This speech was delivered by A Better Chance Scholar Natalie Esikumo who was asked to speak at a Martin Luther King Day event in Ridgefield, Connecticut.
Hello everyone, my name is Natalie, and I’m a Junior here. I am one of the few black girls that attends RHS. I spent the first seven years of my life in Nairobi, Kenya, a country where we all looked the same and spoke our native language, Swahili. I then moved to the United States where I first encountered people of all different races and ethnicities. We lived in a small town in Massachusetts made up of mostly minorities. In order to fit in, I tried to forget my native language and get rid of my accent. It took a few years, but I finally found a place for myself. In middle school, my parents and I decided that I should apply to the ABC program in order to receive the best education possible.
Coming from a highly diverse town, I knew before I arrived in Ridgefield that it lacked racial and ethnic diversity; But what I didn’t know was how it was going to affect me, and how long it was going to take me to adapt. Walking into the school for the first time felt gratifying, as many people were very kind and wanted to get to know me. Being one of the only students of color made me feel special, but it also made me feel like I didn’t belong. Despite my feelings, I decided not to let the racial barrier affect how I would behave at school. However, I have seen and heard things that have both angered and upset me.
I have witnessed and experienced discrimination and hate towards me and my ethnic group. The first incident occurred on a bus ride home when a boy in my grade confronted me with a bunch of questions. He asked, “Do you actually live in Ridgefield?” “You know it costs 1,500 dollars to live in this district and attend RHS.” At the time, I thought he was asking because he wanted to know more about me. But then I realized what he was implying. He assumed because I was black, that I could not afford to live in Ridgefield. Unfortunately, these stereotypes about minorities persist.
By sophomore year, I had become very good friends with a girl I will call “Alice.” Another friend of mine overheard a conversation between “Alice” and a guy I didn’t know in the hallway at school. Apparently, “Alice” was joking around with this guy and said the N-word. When I found out, I confronted her and let her know that it was never okay for her to say that word. She apologized but also made light of it and said, ”What’s your problem, dude? Everyone says it.” Most of the people who use this word do not understand its origin. “N*****” is a word with strong historic meaning used to degrade free and enslaved Africans for centuries.
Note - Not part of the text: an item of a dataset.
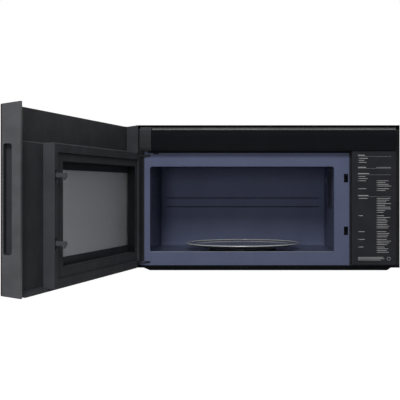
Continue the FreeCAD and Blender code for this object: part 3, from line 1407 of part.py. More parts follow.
# ---------------------------------------------------------------- the assembly
node("outer_case", outer_case())
node("back_plate", back_plate())
node("base_plate", base_plate())
node("base_screws", base_screws())
node("cavity_box", cavity_box())
node("waveguide_cover", waveguide_cover())
node("waveguide", waveguide())
node("magnetron", magnetron())
node("component_shelf", component_shelf())
core, windings = transformer()
node("transformer_core", core)
node("transformer_windings", windings)
node("hv_capacitor", capacitor())
node("hv_diode", diode())
node("power_board", power_board())
node("filter_board", filter_board())
node("cavity_lamp", cavity_lamp())
node("cord_bushing", cord_bushing())
node("cooling_fan_frame", fan_housing())
node("cooling_fan_motor", fan_motor())
node("cooling_fan_blade", fan_blade())
node("vent_blower_housing", blower_housing())
node("vent_blower_motor", blower_motor())
node("vent_blower_shaft", blower_shaft())
node("vent_drum_left", drum_parts("left", "-"))
node("vent_drum_right", drum_parts("right", ""))
node("charcoal_filter", charcoal_filter())
for side_name, side in (("left", "-"), ("right", "")):
    node("grease_filter_" + side_name, grease_filter(side_name, side))
node("cooktop_lenses", group("lenses_together", [lamp_lens("left", "-"), lamp_lens("right", "")]))
node("fascia", fascia())
node("hinge_cap", hinge_cap())
node("label_panel", label_panel())
node("control_bracket", control_bracket())
node("latch_board", latch_board())
node("interlock_switches", interlock_switches())
for name in ("upper", "lower"):
    node("hinge_plate_" + name, hinge_plate(name))
    node("interlock_lever_" + name, interlock_lever(name))
    node("hinge_arm_" + name, hinge_arm(name), swung=True)
node("turntable_motor", table_motor())
node("turntable_coupler", coupler())
node("glass_tray", glass_tray())
node("roller_ring", roller_ring())
for n in range(3):
    node("roller_%d" % (n + 1), roller(n))
node("door_glass", door_glass(), swung=True)
node("door_end_cap", free_end_cap(), swung=True)
node("door_hinge_cap", hinge_end_cap(), swung=True)
node("door_tray", door_tray(), swung=True)
node("door_frame", door_frame(), swung=True)
node("mesh_screen", mesh_screen(), swung=True)
node("inner_window", inner_window(), swung=True)
node("choke_cover", choke_cover(), swung=True)
node("latch_bar", latch_bar(), swung=True)
node("touch_foil", touch_foil(), swung=True)
node("display_module", display_module(), swung=True)
node("touch_board", touch_board(), swung=True)

doc.recompute()
for thing in doc.Objects:
    if {"Invalid", "Error"} & set(thing.State):
        raise RuntimeError("%s failed: %s" % (thing.Name, thing.State))
for piece in nodes:
    if piece.Shape.isNull() or not piece.Shape.isValid():
        raise RuntimeError("%s has no valid shape" % piece.Label)
    piece.Shape.exportStep("parts/%s.step" % piece.Label)
    print(piece.Label, len(piece.Shape.Solids), round(piece.Shape.Volume))
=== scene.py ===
import json
import math

import bmesh
import bpy
from mathutils import Matrix, Vector

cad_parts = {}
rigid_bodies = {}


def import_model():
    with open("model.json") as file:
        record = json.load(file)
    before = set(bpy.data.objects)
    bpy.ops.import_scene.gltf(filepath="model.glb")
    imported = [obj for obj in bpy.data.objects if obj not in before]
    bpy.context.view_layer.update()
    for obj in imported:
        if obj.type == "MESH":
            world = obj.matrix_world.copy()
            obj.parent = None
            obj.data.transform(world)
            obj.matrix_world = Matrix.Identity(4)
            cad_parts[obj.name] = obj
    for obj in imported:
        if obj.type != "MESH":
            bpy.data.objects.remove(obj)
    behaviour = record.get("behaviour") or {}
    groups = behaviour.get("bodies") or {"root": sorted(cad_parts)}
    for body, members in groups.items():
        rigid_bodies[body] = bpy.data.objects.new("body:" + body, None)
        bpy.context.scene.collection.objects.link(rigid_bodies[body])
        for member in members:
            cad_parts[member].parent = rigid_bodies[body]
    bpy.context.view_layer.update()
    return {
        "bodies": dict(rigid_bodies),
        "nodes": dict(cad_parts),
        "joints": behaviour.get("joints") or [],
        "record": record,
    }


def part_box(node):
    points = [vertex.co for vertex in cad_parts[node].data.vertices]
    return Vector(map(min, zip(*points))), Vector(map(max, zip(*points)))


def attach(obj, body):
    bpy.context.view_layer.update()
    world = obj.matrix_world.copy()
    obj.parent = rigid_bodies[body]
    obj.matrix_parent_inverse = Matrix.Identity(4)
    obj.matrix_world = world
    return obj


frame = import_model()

MM = 0.001

# The door is packed wide open. Its own pieces are laid out as if it were shut, then swung to where it rests.
door_joint = next(joint for joint in frame["joints"] if joint["name"] == "door_swing")
hinge_line = Vector(door_joint["pos_m"]) * Vector((1, 1, 0))
door_angle = math.radians(door_joint["range_deg"][1])
DOOR_SWING = (
    Matrix.Translation(hinge_line) @ Matrix.Rotation(-door_angle, 4, "Z") @ Matrix.Translation(-hinge_line)
)
DOOR_SHUT = DOOR_SWING.inverted()


def shut_box(name):
    """Lowest and highest corner of a door node as it lies when the door is shut."""
    points = [DOOR_SHUT @ vertex.co for vertex in frame["nodes"][name].data.vertices]
    low = Vector(min(point[axis] for point in points) for axis in range(3))
    high = Vector(max(point[axis] for point in points) for axis in range(3))
    return low, high


# ---------------------------------------------------------------- shader nodes
def add_node(tree, kind, **settings):
    made = tree.nodes.new(kind)
    for name, value in settings.items():
        setattr(made, name, value)
    return made


def feed(tree, socket, source):
    """Link a socket to a source socket, or give it a plain value."""
    if isinstance(source, bpy.types.NodeSocket):
        tree.links.new(source, socket)
    else:
        socket.default_value = source


def calculate(tree, operation, *values):
    made = add_node(tree, "ShaderNodeMath", operation=operation)
    for socket, value in zip(made.inputs, values):
        feed(tree, socket, value)
    return made.outputs[0]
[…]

There have been other incidents of racism and discrimination towards black people such as blackface and written racial slurs. These incidents show how much learning we need. As a community, we need to be able to build each other up and not put others down based on their differences. Diversity should be embraced and not shunned because there’s a lot that we can learn from each other. If you look beyond my skin color, I have a rich culture that I can share, and my past experiences tell a story. There are even lessons from the texture of my hair. I am just a small representation of our world out there. This world would be so boring if we were all the same.
In order for us to live in a community full of compassion and without discrimination, we must get to know someone before stereotyping them. Just looking at the color of a person’s skin can lead someone to miss out on who they really are. At the end of the day, we all have more similarities than we have differences.
So, what are your aspirations for high school? I want to get a great education, make good friends, and create amazing memories. By stereotyping and targeting others, we are taking opportunities away from each other to experience high school to the fullest. I am a high school student just like everybody else, and I want to see positive change occur in our school. In the meantime, as my mentor, Michelle Obama says, “When they go low, we go high.”